Por que a rede optou por não ter coleções assinadas, como a concorrência?
Fizemos com absoluta consciência. Precisamos ter áreas de estilo e de compras que tenham capacidade para captar as tendências mais atuais e transformar em produto por nós mesmos. Quando usa muitos personagens, acaba criando distrações do significado da marca. Faz as pessoas pensarem que o personagem é mais importante do que a loja. Queremos ter coleções tão boas, atualizadas, que reforcem o significado de lançadores de moda da marca Renner.
Como está se preparando para o afastamento da direção executiva, previsto para outubro?
Não me afasto em outubro, será até o final do ano. Vou passar para o conselho de administração. Que vai acontecer, não há dúvida nenhuma.
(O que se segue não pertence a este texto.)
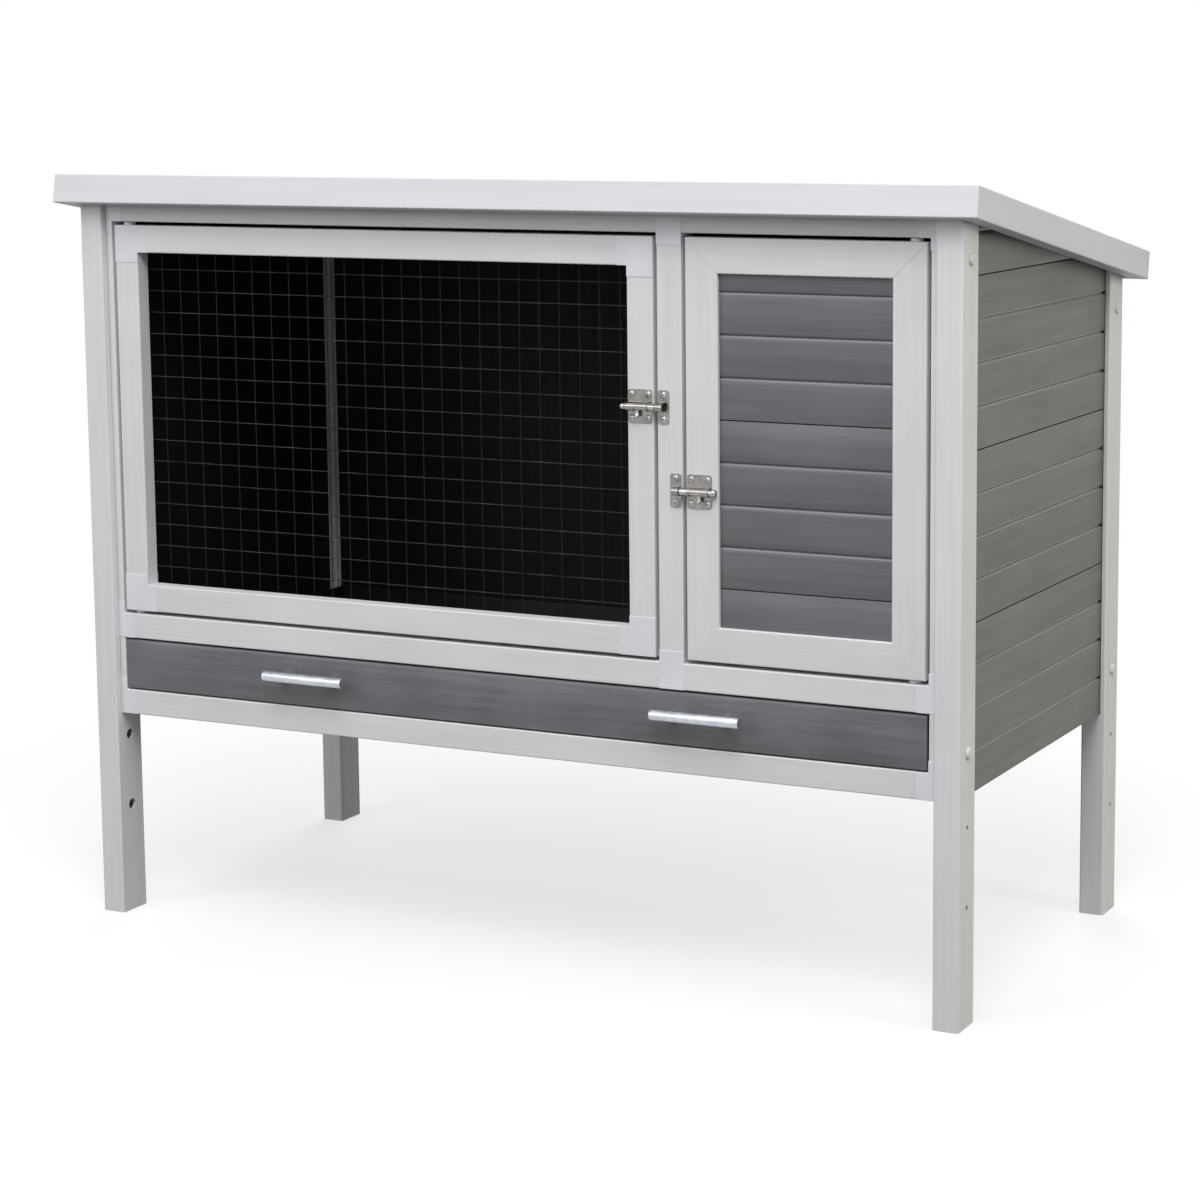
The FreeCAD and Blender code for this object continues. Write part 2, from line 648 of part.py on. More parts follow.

São decisões que tem que avaliar, ver como está a empresa, mas não é postergação. É uma mudança que se mantém, tem data de referência, mas não tem uma data. A história da Renner tem de continuar, esse prêmio foi fantástico e maravilhoso, mas a gente diz que os prêmios reconhecem o passado, não garantem o futuro. Vamos para o próximo. É um prêmio diferenciado, porque compara o desempenho com 20 empresas de outros setores. Tem muito significado. A mudança tem de ser bem-feita para não interromper esse processo. Até porque vou para o conselho de administração, mas continuarei na empresa, colocando o nariz, mas não o dedo.
Como vê o cenário econômico?
Está em período de espera. Se tivermos a felicidade de eleger um candidato que esteja disposto a fazer as reformas necessárias, que seja aglutinador, tenha experiência em conseguir resultados na área pública, tudo bem. Se elegemos alguém fora desse padrão, o Brasil não vai acabar. Mas não vai crescer tanto, se modernizar tanto, vai se afastar mais do mundo. Estamos atrasados nessa corrida. É necessária uma reforma tributária e política. Se conseguirmos fazer isso, o Brasil passa a ser competitivo e aí, deixamos de ser o país do futuro para sermos o país do presente.